Goal: Return the complete listing that follows, with each line reproduced exactly.
——————————
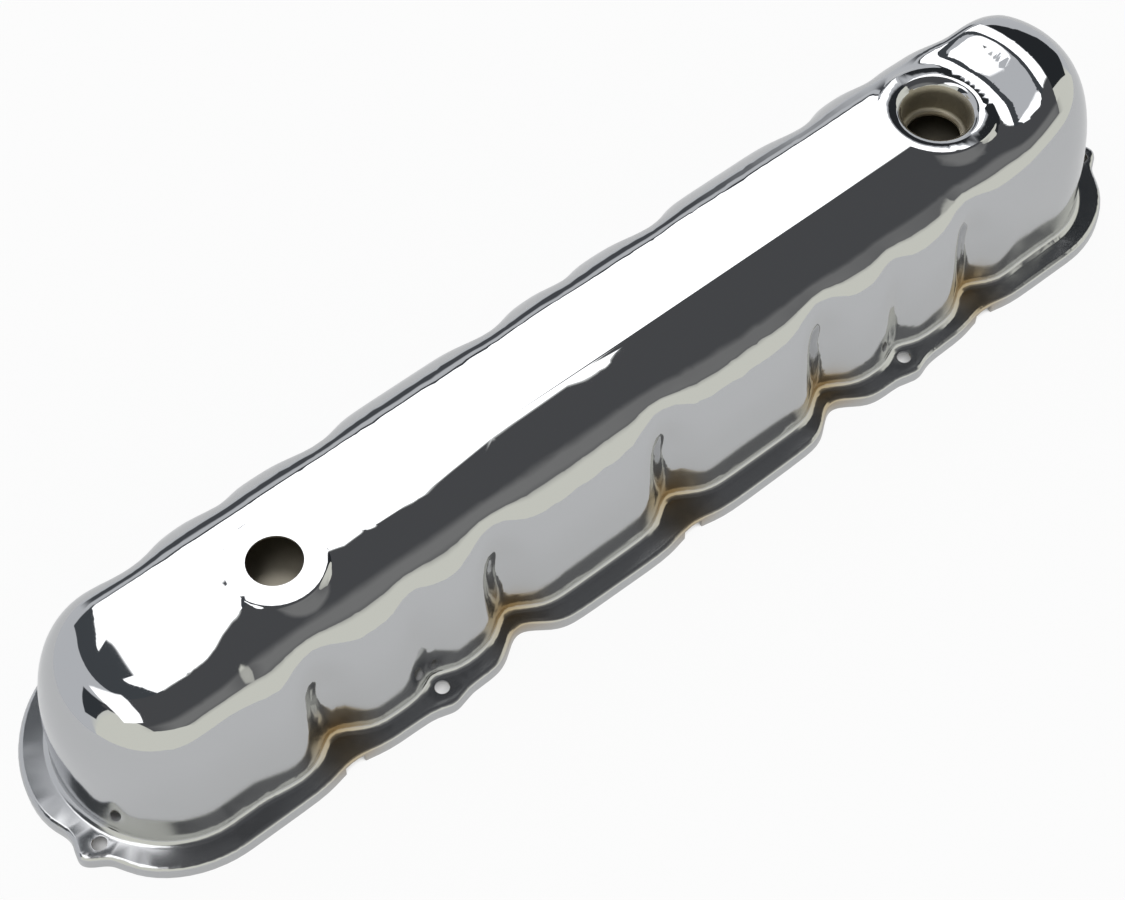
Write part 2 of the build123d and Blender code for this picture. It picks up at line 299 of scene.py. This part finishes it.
# %% Floor
PAPER = "e6e7ea"
PAPER_GLOW = 0.94
MIRRORED_SHARE = 0.5
SHADE_REACH = 130 * MM
DARK_AT, CLEAR_AT = 0.1, 0.4  # shares of open sky over the paper at which its glow starts and is full
FLOOR_HALF = 6.0


def floor_material():
    material = new_material("pale floor paper")
    tree = material.node_tree
    paper = add(tree, "ShaderNodeBsdfDiffuse", {"Color": linear(PAPER)})
    glow = add(tree, "ShaderNodeEmission", {"Color": (1, 1, 1, 1), "Strength": 1.0})
    rays = add(tree, "ShaderNodeLightPath", {}).outputs
    mirrored = add(tree, "ShaderNodeMath", {0: rays["Is Glossy Ray"], 1: rays["Is Transmission Ray"]},
                   operation="ADD")
    half = add(tree, "ShaderNodeMath", {0: mirrored.outputs[0], 1: MIRRORED_SHARE}, operation="MULTIPLY")
    seen = add(tree, "ShaderNodeMath", {0: rays["Is Camera Ray"], 1: half.outputs[0]}, operation="MAXIMUM")
    shade = add(tree, "ShaderNodeAmbientOcclusion", {"Distance": SHADE_REACH})
    clear = add(tree, "ShaderNodeMapRange", {"Value": shade.outputs["AO"], "From Min": DARK_AT,
                                             "From Max": CLEAR_AT, "To Max": PAPER_GLOW})
    share = add(tree, "ShaderNodeMath", {0: seen.outputs[0], 1: clear.outputs[0]}, operation="MULTIPLY")
    mixed = add(tree, "ShaderNodeMixShader", {0: share.outputs[0], 1: paper.outputs[0], 2: glow.outputs[0]})
    add(tree, "ShaderNodeOutputMaterial", {"Surface": mixed.outputs[0]})
    return material


shape = bmesh.new()
bmesh.ops.create_grid(shape, x_segments=1, y_segments=1, size=FLOOR_HALF)
floor_mesh = bpy.data.meshes.new("floor")
shape.to_mesh(floor_mesh)
shape.free()
floor = bpy.data.objects.new("floor", floor_mesh)
floor_mesh.materials.append(floor_material())
bpy.context.scene.collection.objects.link(floor)

# %% Sky
CARDS = [  # turn and lean of the middle, half sizes in degrees, tilt, softness of the edge, colour and strength
    ((14, 18), (7, 12), 0, 0.3, "55585c", 1.0),       # gap under the soft box
    ((31, 22), (2, 12), 0, 0.3, "404448", 1.0),       # its lower frame
    ((52, 2.5), (23, 6), 0, 0.05, "505458", 1.0),     # its stand
    ((52, 19.5), (20, 12.3), 0, 0.02, "ffffff", 2.4),  # soft box over the far side
    ((68, -41), (10, 19), 0, 0.05, "404448", 1.0),    # dark flag
    ((68, 52), (23, 19), 0, 0.03, "303336", 1.0),     # dark screen at the far end
    ((111, 3), (38, 31), 0, 0.02, "595a5c", 1.0),     # unlit ceiling
    ((136, 7), (13, 27), 0, 0.6, "8e8e8d", 1.0),      # its near part, which catches some light
    ((153, -22), (15, 24), -30, 0.05, "f8f8ec", 1.0),  # pale wall beyond it
    ((84, -19), (22, 7.5), -30, 0.05, "ffffff", 2.2), # strip light
]
SKY_STOPS = [(0, "dddfe2"), (66, "dddfe2"), (84, "f8f8ec"), (180, "f8f8ec")]


def sky():
    world = bpy.data.worlds.new("studio cards")
    bpy.context.scene.world = world
    world.use_nodes = True
    tree = world.node_tree
    tree.nodes.clear()
    direction = add(tree, "ShaderNodeTexCoord", {}).outputs["Generated"]
    x, y, z = add(tree, "ShaderNodeSeparateXYZ", {0: direction}).outputs
    turn = add(tree, "ShaderNodeMath", {0: z, 1: y}, operation="ARCTAN2")
    lean = add(tree, "ShaderNodeMath", {0: x}, operation="ARCSINE")
    angles = add(tree, "ShaderNodeCombineXYZ", {0: turn.outputs[0], 1: lean.outputs[0]}).outputs[0]
    place = add(tree, "ShaderNodeMath", {0: turn.outputs[0], 1: radians(180)}, operation="DIVIDE")
    ramp = add(tree, "ShaderNodeValToRGB", {"Fac": place.outputs[0]})
    stops = ramp.color_ramp.elements
    while len(stops) < len(SKY_STOPS):
        stops.new(0.5)
    for stop, (start, colour) in zip(stops, SKY_STOPS):
        stop.position = start / 180
        stop.color = linear(colour)
    colour = ramp.outputs["Color"]
    for middle, half, tilt, edge, paint, strength in CARDS:
        within = add(tree, "ShaderNodeMapping", {
            "Vector": angles, "Location": (radians(middle[0]), radians(middle[1]), 0),
            "Rotation": (0, 0, radians(tilt)), "Scale": (radians(half[0]), radians(half[1]), 1)},
            vector_type="TEXTURE")
        off = add(tree, "ShaderNodeVectorMath", {0: within.outputs[0]}, operation="ABSOLUTE")
        across, along, _ = add(tree, "ShaderNodeSeparateXYZ", {0: off.outputs[0]}).outputs
        far_off = add(tree, "ShaderNodeMath", {0: across, 1: along}, operation="MAXIMUM")
        share = add(tree, "ShaderNodeMapRange", {"Value": far_off.outputs[0], "From Min": 1 + edge,
                                                 "From Max": 1 - edge}, interpolation_type="SMOOTHSTEP")
        colour = add(tree, "ShaderNodeMix", {"Factor": share.outputs[0], 6: colour, 7: linear(paint, strength)},
                     data_type="RGBA").outputs[2]
    cards = add(tree, "ShaderNodeBackground", {"Color": colour, "Strength": 1.0})
    white = add(tree, "ShaderNodeBackground", {"Color": (1, 1, 1, 1), "Strength": 1.0})
    seen = add(tree, "ShaderNodeLightPath", {}).outputs["Is Camera Ray"]
    mixed = add(tree, "ShaderNodeMixShader", {0: seen, 1: cards.outputs[0], 2: white.outputs[0]})
    add(tree, "ShaderNodeOutputWorld", {"Surface": mixed.outputs[0]})


sky()

# %% Camera
VIEW_HEADING = radians(39.5)
VIEW_PITCH = radians(55.11)
VIEW_ROLL = radians(-0.37)
VIEW_POINT = (-0.45780, -0.52538, 0.99293)
LENS, SENSOR = 78.06, 36.0
CLIP_START = 0.01

camera_data = bpy.data.cameras.new("camera")
camera_data.lens = LENS
camera_data.sensor_width = SENSOR
camera_data.clip_start = CLIP_START
camera = bpy.data.objects.new("camera", camera_data)
turned = Euler((radians(90) - VIEW_PITCH, 0, -VIEW_HEADING)).to_matrix() @ Matrix.Rotation(VIEW_ROLL, 3, "Z")
camera.rotation_euler = turned.to_euler()
camera.location = VIEW_POINT
bpy.context.scene.collection.objects.link(camera)
bpy.context.scene.camera = camera
bpy.context.scene.view_settings.view_transform = "Standard"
——————————
The answer:
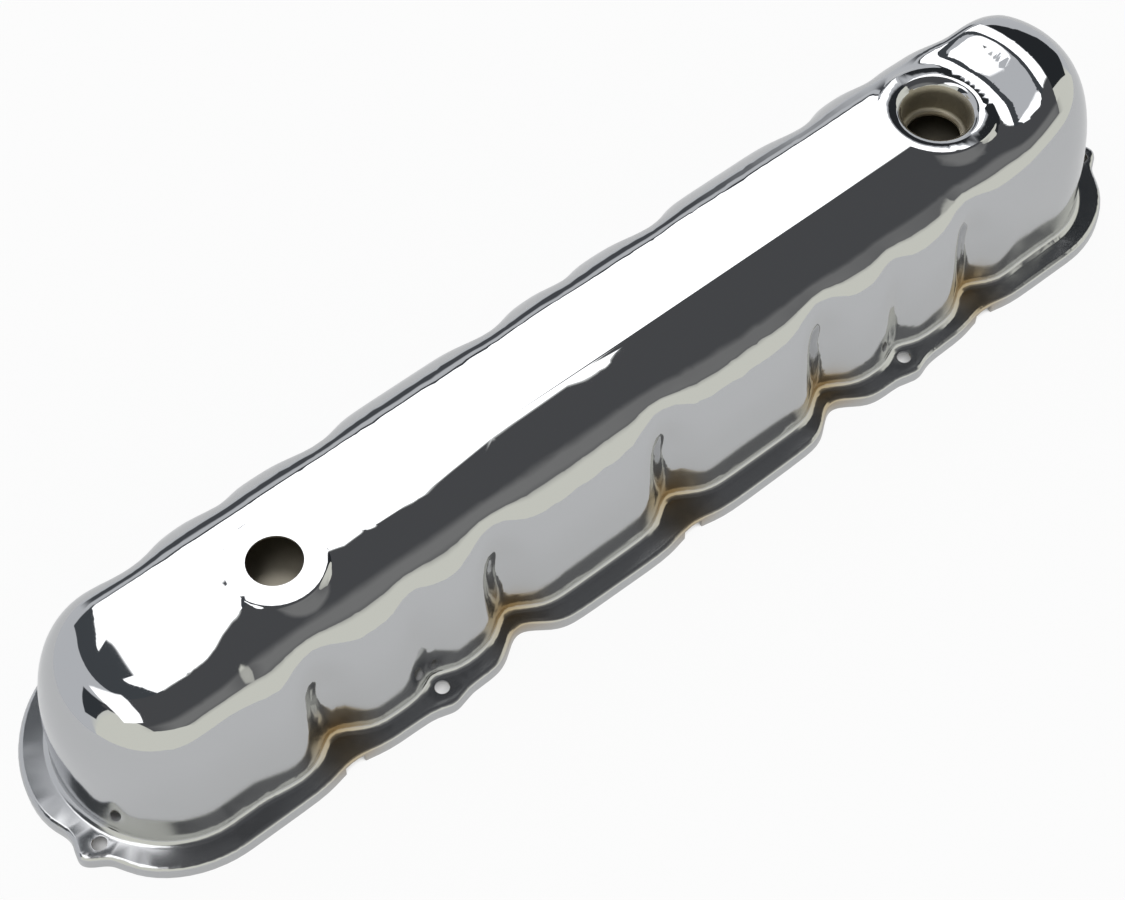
Write part 2 of the build123d and Blender code for this picture. It picks up at line 299 of scene.py. This part finishes it.
# %% Floor
PAPER = "e6e7ea"
PAPER_GLOW = 0.94
MIRRORED_SHARE = 0.5
SHADE_REACH = 130 * MM
DARK_AT, CLEAR_AT = 0.1, 0.4  # shares of open sky over the paper at which its glow starts and is full
FLOOR_HALF = 6.0


def floor_material():
    material = new_material("pale floor paper")
    tree = material.node_tree
    paper = add(tree, "ShaderNodeBsdfDiffuse", {"Color": linear(PAPER)})
    glow = add(tree, "ShaderNodeEmission", {"Color": (1, 1, 1, 1), "Strength": 1.0})
    rays = add(tree, "ShaderNodeLightPath", {}).outputs
    mirrored = add(tree, "ShaderNodeMath", {0: rays["Is Glossy Ray"], 1: rays["Is Transmission Ray"]},
                   operation="ADD")
    half = add(tree, "ShaderNodeMath", {0: mirrored.outputs[0], 1: MIRRORED_SHARE}, operation="MULTIPLY")
    seen = add(tree, "ShaderNodeMath", {0: rays["Is Camera Ray"], 1: half.outputs[0]}, operation="MAXIMUM")
    shade = add(tree, "ShaderNodeAmbientOcclusion", {"Distance": SHADE_REACH})
    clear = add(tree, "ShaderNodeMapRange", {"Value": shade.outputs["AO"], "From Min": DARK_AT,
                                             "From Max": CLEAR_AT, "To Max": PAPER_GLOW})
    share = add(tree, "ShaderNodeMath", {0: seen.outputs[0], 1: clear.outputs[0]}, operation="MULTIPLY")
    mixed = add(tree, "ShaderNodeMixShader", {0: share.outputs[0], 1: paper.outputs[0], 2: glow.outputs[0]})
    add(tree, "ShaderNodeOutputMaterial", {"Surface": mixed.outputs[0]})
    return material


shape = bmesh.new()
bmesh.ops.create_grid(shape, x_segments=1, y_segments=1, size=FLOOR_HALF)
floor_mesh = bpy.data.meshes.new("floor")
shape.to_mesh(floor_mesh)
shape.free()
floor = bpy.data.objects.new("floor", floor_mesh)
floor_mesh.materials.append(floor_material())
bpy.context.scene.collection.objects.link(floor)

# %% Sky
CARDS = [  # turn and lean of the middle, half sizes in degrees, tilt, softness of the edge, colour and strength
    ((14, 18), (7, 12), 0, 0.3, "55585c", 1.0),       # gap under the soft box
    ((31, 22), (2, 12), 0, 0.3, "404448", 1.0),       # its lower frame
    ((52, 2.5), (23, 6), 0, 0.05, "505458", 1.0),     # its stand
    ((52, 19.5), (20, 12.3), 0, 0.02, "ffffff", 2.4),  # soft box over the far side
    ((68, -41), (10, 19), 0, 0.05, "404448", 1.0),    # dark flag
    ((68, 52), (23, 19), 0, 0.03, "303336", 1.0),     # dark screen at the far end
    ((111, 3), (38, 31), 0, 0.02, "595a5c", 1.0),     # unlit ceiling
    ((136, 7), (13, 27), 0, 0.6, "8e8e8d", 1.0),      # its near part, which catches some light
    ((153, -22), (15, 24), -30, 0.05, "f8f8ec", 1.0),  # pale wall beyond it
    ((84, -19), (22, 7.5), -30, 0.05, "ffffff", 2.2), # strip light
]
SKY_STOPS = [(0, "dddfe2"), (66, "dddfe2"), (84, "f8f8ec"), (180, "f8f8ec")]


def sky():
    world = bpy.data.worlds.new("studio cards")
    bpy.context.scene.world = world
    world.use_nodes = True
    tree = world.node_tree
    tree.nodes.clear()
    direction = add(tree, "ShaderNodeTexCoord", {}).outputs["Generated"]
    x, y, z = add(tree, "ShaderNodeSeparateXYZ", {0: direction}).outputs
    turn = add(tree, "ShaderNodeMath", {0: z, 1: y}, operation="ARCTAN2")
    lean = add(tree, "ShaderNodeMath", {0: x}, operation="ARCSINE")
    angles = add(tree, "ShaderNodeCombineXYZ", {0: turn.outputs[0], 1: lean.outputs[0]}).outputs[0]
    place = add(tree, "ShaderNodeMath", {0: turn.outputs[0], 1: radians(180)}, operation="DIVIDE")
    ramp = add(tree, "ShaderNodeValToRGB", {"Fac": place.outputs[0]})
    stops = ramp.color_ramp.elements
    while len(stops) < len(SKY_STOPS):
        stops.new(0.5)
    for stop, (start, colour) in zip(stops, SKY_STOPS):
        stop.position = start / 180
        stop.color = linear(colour)
    colour = ramp.outputs["Color"]
    for middle, half, tilt, edge, paint, strength in CARDS:
        within = add(tree, "ShaderNodeMapping", {
            "Vector": angles, "Location": (radians(middle[0]), radians(middle[1]), 0),
            "Rotation": (0, 0, radians(tilt)), "Scale": (radians(half[0]), radians(half[1]), 1)},
            vector_type="TEXTURE")
        off = add(tree, "ShaderNodeVectorMath", {0: within.outputs[0]}, operation="ABSOLUTE")
        across, along, _ = add(tree, "ShaderNodeSeparateXYZ", {0: off.outputs[0]}).outputs
        far_off = add(tree, "ShaderNodeMath", {0: across, 1: along}, operation="MAXIMUM")
        share = add(tree, "ShaderNodeMapRange", {"Value": far_off.outputs[0], "From Min": 1 + edge,
                                                 "From Max": 1 - edge}, interpolation_type="SMOOTHSTEP")
        colour = add(tree, "ShaderNodeMix", {"Factor": share.outputs[0], 6: colour, 7: linear(paint, strength)},
                     data_type="RGBA").outputs[2]
    cards = add(tree, "ShaderNodeBackground", {"Color": colour, "Strength": 1.0})
    white = add(tree, "ShaderNodeBackground", {"Color": (1, 1, 1, 1), "Strength": 1.0})
    seen = add(tree, "ShaderNodeLightPath", {}).outputs["Is Camera Ray"]
    mixed = add(tree, "ShaderNodeMixShader", {0: seen, 1: cards.outputs[0], 2: white.outputs[0]})
    add(tree, "ShaderNodeOutputWorld", {"Surface": mixed.outputs[0]})


sky()

# %% Camera
VIEW_HEADING = radians(39.5)
VIEW_PITCH = radians(55.11)
VIEW_ROLL = radians(-0.37)
VIEW_POINT = (-0.45780, -0.52538, 0.99293)
LENS, SENSOR = 78.06, 36.0
CLIP_START = 0.01

camera_data = bpy.data.cameras.new("camera")
camera_data.lens = LENS
camera_data.sensor_width = SENSOR
camera_data.clip_start = CLIP_START
camera = bpy.data.objects.new("camera", camera_data)
turned = Euler((radians(90) - VIEW_PITCH, 0, -VIEW_HEADING)).to_matrix() @ Matrix.Rotation(VIEW_ROLL, 3, "Z")
camera.rotation_euler = turned.to_euler()
camera.location = VIEW_POINT
bpy.context.scene.collection.objects.link(camera)
bpy.context.scene.camera = camera
bpy.context.scene.view_settings.view_transform = "Standard"